果然根本就经不起撩拨,一句话就将路老爷子的所有怒火给挑了出来。
“栽不栽赃,您自有定夺,宋某只是如实说。”
“海都酒店想必您肯定不陌生,但是老爷子,手足相残这事,您身居高位,肯定没少听说过吧。”
“为何还被蒙蔽在鼓中呢,哼哼,您的爱妻是如何一尸两命,恐怕你应该去问问您的爱子。”
“家中不和,多半是老人无德。”
“哈哈哈哈。”
宋以北一边笑着,一边将食指放在自己的唇边,做了一个噤声的动作,她的笑气音很小,却让人浑身麻。
“哦,说不定路老爷知道呢。”
“是宋某多言了,今天这话就当做宋某没说过吧。”
“在场的大家就当是给宋某一个面子,都当做没听到,招呼也打过了,那宋某就继续陪人打球去了,怒宋某失陪。”

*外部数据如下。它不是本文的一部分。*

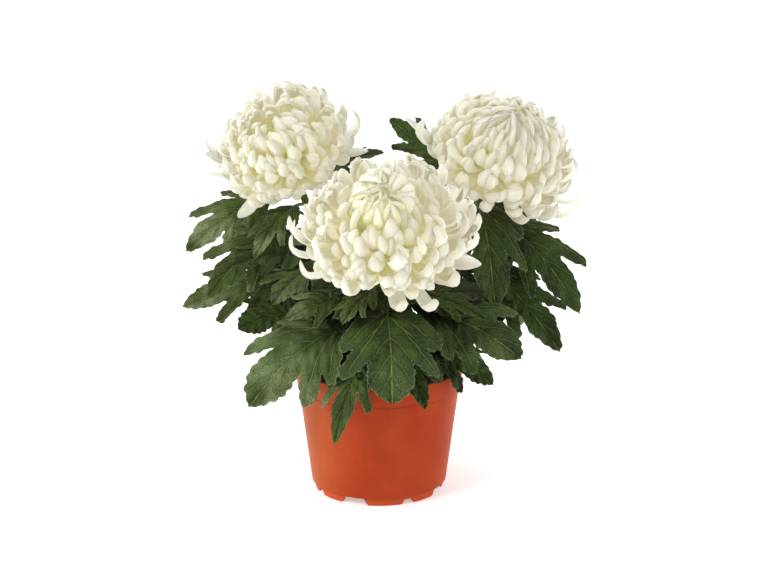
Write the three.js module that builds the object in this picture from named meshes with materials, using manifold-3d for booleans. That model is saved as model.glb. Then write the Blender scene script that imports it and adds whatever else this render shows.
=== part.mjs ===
// A pot chrysanthemum: a plastic nursery pot filled with potting soil, three leafy stems, and one
// large incurved bloom on each stem. Millimetres, +Z up. The origin is on the surface that the pot
// stands on, on the pot's axis. -Y is the front.
import * as THREE from "three";
import { mergeVertices } from "three/addons/utils/BufferGeometryUtils.js";
import Module from "manifold-3d";

const wasm = await Module();
wasm.setup();

// Driving dimensions.
const pot = {
  topRadius: 65.5,
  baseRadius: 52,
  height: 98,
  wall: 1.5,
  rimHeight: 15.5,
  rimStep: 0.8,
  footHeight: 6,
  footInset: 1.8,
  footWall: 2.4,
  floor: 1.6,
  holeRadius: 4,
  holeCircle: 37,
  holes: 6,
  sides: 40,
};
const soilDepth = { top: 83, ripple: 1.4, clearance: 0.35 };
const stemSize = { radius: 3, sides: 6, steps: 10, plantedTo: 50, holeClearance: 0.35 };
const leafSize = { thickness: 0.9, stalkRadius: 1.3, stalkShare: 0.2, foldDegrees: 12 };
const bracts = { depth: 8, radius: 11, gap: 0.35 };
const petalCurve = { count: 51, goldenAngle: Math.PI * (3 - Math.sqrt(5)), lowestDegrees: 118, seed: 7 };

// Each plant: where its stem stands in the soil, and the centre, axis and half sizes of its bloom.
const plants = {
  left: {
    foot: [-20, 14],
    bloom: { centre: [-74.5, 40, 258], axis: [-0.29, -0.6, 0.75], radius: 66, dome: 50, turn: 0.27 },
  },
  front: {
    foot: [3, -20],
    bloom: { centre: [4, -62, 210], axis: [0, -0.5, 0.87], radius: 72, dome: 52, turn: 1.62 },
  },
  right: {
    foot: [23, 14],
    bloom: { centre: [92.5, 40, 253], axis: [0.27, -0.49, 0.83], radius: 66, dome: 50, turn: 0.54 },
  },
};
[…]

说完,宋以北扬长而去,就连拎在手中的高尔夫球杆,也觉得轻快了几分,这次是真心实意的笑了起来。
众人只见路老爷子,当时就气得满脸通红,脸上青筋抖动,一口鲜血就呕了出来。
白色的高尔夫po1o衫沾染上了片片血色,不断有鲜血从他的指尖涌出,这可吓坏了围观的众人,连忙上前搀扶路老爷子,找这边球场负责的医师。

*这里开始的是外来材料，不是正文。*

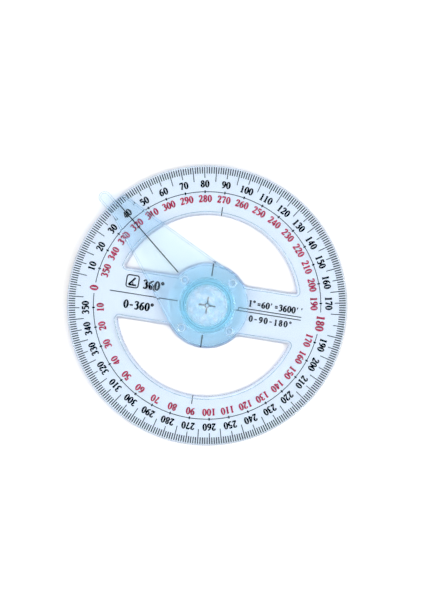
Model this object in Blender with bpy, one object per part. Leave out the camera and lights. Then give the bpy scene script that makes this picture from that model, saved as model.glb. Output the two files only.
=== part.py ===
"""A full-circle protractor, 100 mm across, with a swinging arm and a magnifier.

A clear disc carries the scales. It has two half-moon windows with a bar between
them. A bush is bonded into the middle of the disc, and its lip holds down an arm
that swings all the way round. Four hollow rivets fix the magnifier's housing to
the arm, and the lens sits in the housing over the centre of the disc.

The frame: the origin is the centre of the disc's underside and +Z is up. The
base line lies along X with its 0 end at -X, and the 90 degree mark is at +Y.
Readings grow clockwise as seen from above.
"""

from math import acos, atan2, cos, pi, radians, sin, sqrt, tan

import bmesh
import bpy

MM = 0.001  # lengths below are in millimetres
GAP = 0.3  # the clearance between neighbours

# Disc
DISC_R = 50.0
DISC_T = 1.8
RIM_BEVEL = 0.35
WINDOW_R = 32.45  # the round side of a window, at the underside
BAR_HALF = 9.15  # half the width of the bar between the windows
BOSS_R = 15.3  # the round middle of the bar
WINDOW_CORNER_R = 0.6
CHAMFER_WIDTH = 1.1  # the sloped top edge of the windows
CHAMFER_HEIGHT = 1.0
GROOVE_DEPTH = 1.0  # the annular groove that takes the bush

# Arm
ARM_T = 1.3
ARM_HUB_R = 14.7
ARM_TAPER = radians(13.0)  # between one edge of the blade and its pointer line
ARM_REACH = 49.3  # the shoulder's radius about the pivot
SHOULDER_R = 1.2
TAB_WIDTH = 4.4  # from the pointer line to the tab's outer edge
TAB_TIP = 55.2
EDGE_BEVEL_WIDTH = 0.75
EDGE_BEVEL_HEIGHT = 0.5
REST_READING = radians(40.0)

# Bush, housing and lens
BUSH_BORE_R = 7.2
BUSH_R = 8.4
LIP_R = 9.1
LIP_T = 0.6
FLANGE_R = 14.0
FLANGE_T = 1.3
RING_FOOT_R = 9.8
RING_TOP_R = 9.5
RING_TOP = 8.4
LEDGE_R = 6.6  # the ledge under the lens
LEDGE_T = 0.8
LENS_R = 7.1
LENS_EDGE = 1.2
LENS_RISE = 1.9  # the height of the dome above the lens's edge

# Rivets
RIVET_CIRCLE_R = 12.0
RIVET_COUNT = 4
RIVET_HEAD_R = 1.7
RIVET_HEAD_T = 0.5
RIVET_SHANK_R = 1.1
RIVET_BORE_R = 0.65
RIVET_BORE_DEPTH = 1.2
RIVET_HOLE_R = RIVET_SHANK_R + GAP

# Heights that follow
ARM_BOTTOM = DISC_T + GAP
ARM_TOP = ARM_BOTTOM + ARM_T
FLANGE_BOTTOM = ARM_TOP + GAP
FLANGE_TOP = FLANGE_BOTTOM + FLANGE_T
BUSH_BOTTOM = DISC_T - GROOVE_DEPTH + GAP
LIP_TOP = FLANGE_BOTTOM + LIP_T
LEDGE_BOTTOM = LIP_TOP + GAP
LEDGE_TOP = LEDGE_BOTTOM + LEDGE_T
LENS_BOTTOM = LEDGE_TOP + GAP
LENS_SEAT_R = LENS_R + GAP
RIVET_SEAT = FLANGE_TOP + GAP
BEYOND = 1.0  # how far a cutter goes past what it cuts

SMALL_SEGMENTS = 24
TURNED_SEGMENTS = 56
RIM_SEGMENTS = 144


def start_clean():
    for old in list(bpy.data.objects):
        bpy.data.objects.remove(old, do_unlink=True)


def plastic(name, colour, roughness):
    """A Principled material with a linear colour, for see-through plastic."""
    material = bpy.data.materials.new(name)
    material.use_nodes = True
    shader = material.node_tree.nodes["Principled BSDF"]
    shader.inputs["Base Color"].default_value = (*colour, 1.0)
    shader.inputs["Roughness"].default_value = roughness
    shader.inputs["Metallic"].default_value = 0.0
    material.diffuse_color = (*colour, 1.0)
    return material


def add_object(name, bm, material=None, parent=None):
    """Makes an object of a bmesh, smooth except at its sharp edges."""
    bmesh.ops.recalc_face_normals(bm, faces=bm.faces[:])
    mesh = bpy.data.meshes.new(name)
    bm.to_mesh(mesh)
    bm.free()
    mesh.shade_smooth()
    mesh.set_sharp_from_angle(angle=radians(25.0))
    made = bpy.data.objects.new(name, mesh)
    if material:
        mesh.materials.append(material)
    if parent:
        made.parent = parent
    bpy.context.collection.objects.link(made)
    return made


def arc(centre, radius, start, end, steps):
    """Points along an arc from angle start to angle end, both included."""
    x, y = centre
    angles = [start + (end - start) * i / steps for i in range(steps + 1)]
    return [(x + radius * cos(a), y + radius * sin(a)) for a in angles]


def circle(radius, segments, centre=(0.0, 0.0), phase=0.0):
    return arc(centre, radius, phase, phase + 2 * pi, segments)[:-1]


def stack(levels):
    """A closed body through outlines at rising heights, each with as many points."""
    bm = bmesh.new()
    loops = [[bm.verts.new((x * MM, y * MM, z * MM)) for x, y in points] for z, points in levels]
    for low, high in zip(loops, loops[1:]):
        count = len(low)
        for i in range(count):
            j = (i + 1) % count
            bm.faces.new((low[i], low[j], high[j], high[i]))
    bm.faces.new(reversed(loops[0]))
    bm.faces.new(loops[-1])
    return bm


def turn(profile, segments, centre=(0.0, 0.0)):
    """A closed body turned from a profile of (radius, height) points, given in order."""
    bm = bmesh.new()
    cx, cy = centre
    columns = []
    for radius, z in profile:
        if radius == 0:
            columns.append([bm.verts.new((cx * MM, cy * MM, z * MM))] * segments)
        else:
            ring = circle(radius, segments, centre)
            columns.append([bm.verts.new((x * MM, y * MM, z * MM)) for x, y in ring])
    for one, two in zip(columns, columns[1:] + columns[:1]):
        for i in range(segments):
            j = (i + 1) % segments
            corners = list(dict.fromkeys((one[i], one[j], two[j], two[i])))
            if len(corners) > 2:
                bm.faces.new(corners)
    return bm


def cut(target, bm, name):
    """Takes a cutter's shape out of the target."""
    cutter = add_object(name, bm, parent=target.parent)
    cutter.hide_render = True
    cutter.display_type = "WIRE"
    difference = target.modifiers.new(name, "BOOLEAN")
    difference.operation = "DIFFERENCE"
    difference.solver = "EXACT"
    difference.object = cutter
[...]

继妻怀有身孕葬身在火海中,一直是路老爷子不得解的心头之恨,导致于整个海都酒店也成为了路家的禁忌词汇。
那天,路豪落海的消息传到了路家老宅,路老爷子当下就起了疑心,为什么自己的独子会跟这个地方扯上关系?
但情况紧急,路豪生死攸关,他也顾不得考虑那些题外话,这份隐隐约约的猜忌一直被路老爷子放在心中。
原本想等到路豪被找到时再跟他秋后算账,可看到曾经风光无限,一表人才的独子如今成了一个躺在床上毫无尊严的瘫痪,路老爷子即便有千言万语,也问不出来了。
老糊涂了,糊涂就糊涂吧。
可这件事被宋以北赤裸裸的摆到明面上,他又不得不令自己去深想这件事背后的可怕性。
路老爷子一把挥开,搀扶住自己的众人,他的牙龈牙齿全是血渍,却崩溃的大喊着,一个人到了暮年尽显沧桑之态。

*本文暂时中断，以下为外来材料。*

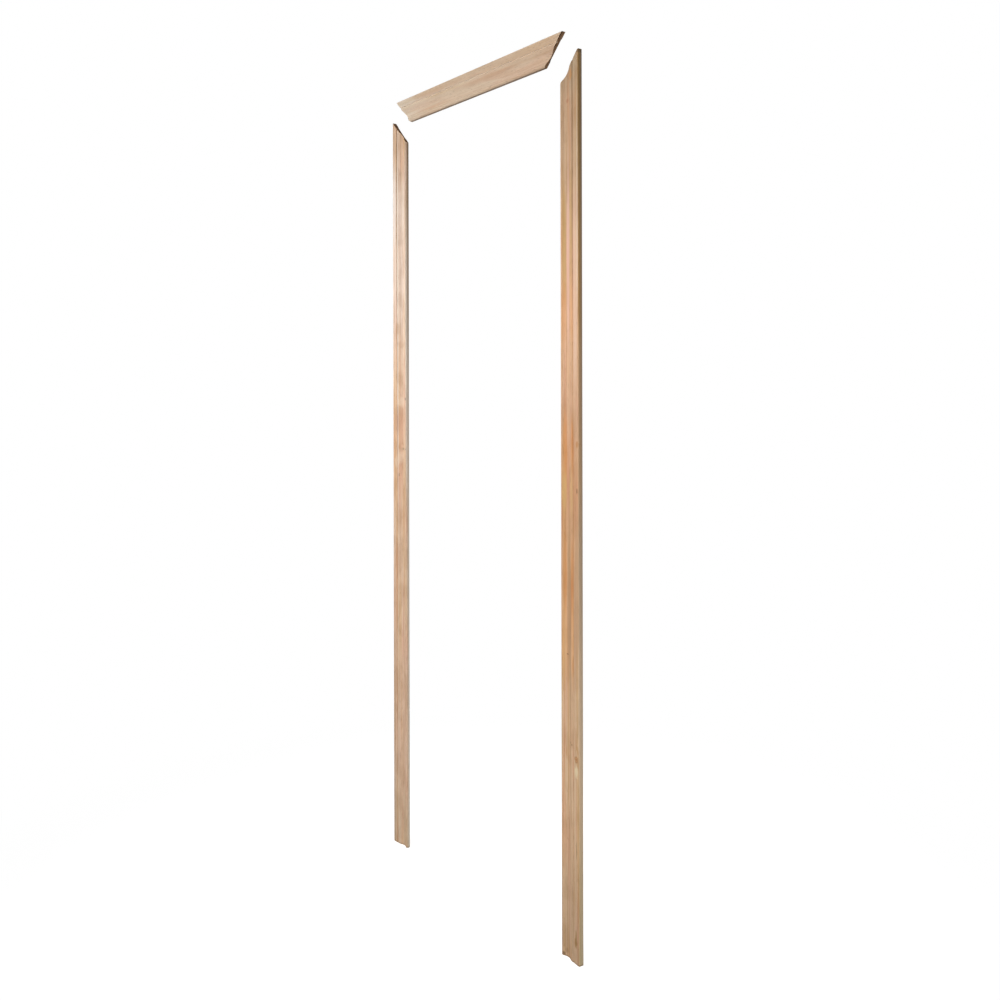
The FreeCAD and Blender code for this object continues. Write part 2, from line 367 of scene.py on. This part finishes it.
class Wood:
    """The wood of one length, and a place in it in millimetres.

    Its tree has a heart beside the section, which leans along the length, and rings
    that swell round each knot. plain and curl say how strong the stripes and the
    curled figure are, sawn is the colour of a sawn end, and the offset keeps one
    length's pattern apart from the next one's.
    """

    def __init__(self, shading, tree):
        self.shading = shading
        self.tree = tree
        metres = shading.node("ShaderNodeTexCoord", output="Object")
        offset = (0, 0, tree["offset"])
        self.spot = shading.vector_maths("SCALE", {0: metres, "Scale": 1 / MM})
        self.place = shading.vector_maths("ADD", {0: self.spot, 1: offset})
        split = shading.node("ShaderNodeSeparateXYZ", {}, {0: self.spot})
        self.x = split.output("X")
        self.y = split.output("Y")
        self.z = split.output("Z")

    def mottle(self, across, along, detail=2.0):
        """Soft noise about 0.5, of a size across the grain and another along it."""
        return mottle(self.shading, self.place, across, along, detail)

    def reach(self, x, z, half_width, half_length):
        """Distance from a point of the face: 1 on the rim of an oval that wanders a little."""
        scale = (1 / half_width, 0, 1 / half_length)
        offset = self.shading.vector_maths("SUBTRACT", {0: self.spot, 1: (x, 0, z)})
        oval = self.shading.vector_maths("MULTIPLY", {0: offset, 1: scale})
        distance = self.shading.vector_maths("LENGTH", {0: oval}).output("Value")
        ragged = self.mottle(half_width * 0.7, half_length * 0.7)
        return distance + (ragged - 0.5) * 0.9

    def late_wood(self):
        """The growth rings as the cutters met them: late wood from 0 to 1, and each ring's own number."""
        shading = self.shading
        tree = self.tree
        wander = shading.node("ShaderNodeTexNoise", {}, {
            "Vector": stretched(shading, self.place, 90, 420), "Scale": 1.0, "Detail": 1.5,
        }, output=1)
        swing = shading.node("ShaderNodeSeparateXYZ", {}, {0: wander})
        heart_x, heart_y = tree["heart"]
        across = self.x - heart_x + self.z * tree["lean"] + (swing.output("X") - 0.5) * RING_WANDER
        depth = self.y - heart_y + (swing.output("Y") - 0.5) * RING_WANDER
        for x, z in tree["knots"]:
            depth = depth + (1 - self.reach(x, z, 13, 48).between(0, 1)) * KNOT_SWELL
        distance = (across * across + depth * depth) ** 0.5 / tree["ring_width"]
        in_line = {"noise_dimensions": "1D"}
        uneven = shading.node("ShaderNodeTexNoise", in_line, {"W": distance * 0.6, "Scale": 1.0})
        rings = distance + uneven * 1.2
        phase = rings.maths("FRACT", rings)
        number = shading.node("ShaderNodeTexWhiteNoise", in_line, {"W": rings - phase})
        late = phase.between(0.3, 0.9) * (1 - phase.between(0.93, 1.0))
        return late, number

    def tinted(self, share, colour, tint):
        """The colour multiplied by a tint, by a share."""
        return blend(self.shading, share, colour, (*tint, 1), "MULTIPLY")

    def mark(self, colour, paint, x, z, half_width, half_length, strength):
        """A soft oval mark of another colour."""
        share = 1 - self.reach(x, z, half_width, half_length).between(0.4, 1.2)
        return blend(self.shading, share * strength, colour, paint)

    def shaded(self, first, *later):
        """A colour that changes along the wood: each later one is given with the run where it fades in."""
        colour = first
        for low, high, paint in later:
            colour = blend(self.shading, self.z.between(low, high), colour, paint)
        return colour

    def quirk(self, colour, quirk_shade, crest_highlight):
        """Painted shade down in the quirk, and a painted highlight on the crest beside it."""
        crest = BAND_WIDTH + QUIRK_WIDTH + QUIRK_DEPTH
        before = 1 - self.x.between(crest - 0.6, crest + 1.6)
        groove = self.x.between(BAND_WIDTH - 1.4, BAND_WIDTH - 0.2) * before
        colour = self.tinted(groove * quirk_shade, colour, (0.60, 0.50, 0.40))
        crown = self.x.between(BAND_WIDTH - 0.4, crest) * (1 - self.x.between(crest + 2.4, crest + 5))
        return blend(self.shading, crown * crest_highlight, colour, srgb(255, 240, 222))

    def outer_side(self):
        """1 on the flat side of the outer edge."""
        return 1 - self.x.between(0.3, 1.4)

    def inner_side(self):
        """1 on the flat side of the inner edge, under the bead."""
        return (1 - self.y.between(3.5, 6.5)) * self.x.between(62, 66)

    def knot(self, colour, x, z, radius):
        """A small sound knot: an orange disc, a darker heart and a thin bark line."""
        reach = self.reach(x, z, radius, radius * 1.25)
        colour = blend(self.shading, (1 - reach.between(0.6, 1.15)) * 0.75, colour, srgb(206, 146, 94))
        bark = reach.between(0.55, 0.8) * (1 - reach.between(0.85, 1.1))
        colour = blend(self.shading, bark * 0.35, colour, srgb(150, 98, 60))
        return blend(self.shading, (1 - reach.between(0.1, 0.5)) * 0.6, colour, srgb(156, 100, 58))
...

“带我去市医院……我要亲自……我要亲自…问问那个逆子!”
他喘的上气不接下气,血一口接一口的涌出来,这是急火攻心。
原本跟着宋以北那群人都向这边张望着,被这景象给吓着了。宋以北却一身轻松的过来了,眼眸里唇边都是笑意。
“都是些小事。”
“不用一惊一乍的,我们继续去打球吧。”
“是是是,宋董说的是。”
立马有人把自己的目光强行收回来,点头哈腰道。宋以北说了什么让路老爷子直接气的口吐鲜血,不重要。
他们不该问的,不该看的,就当做没有看到,没有听到。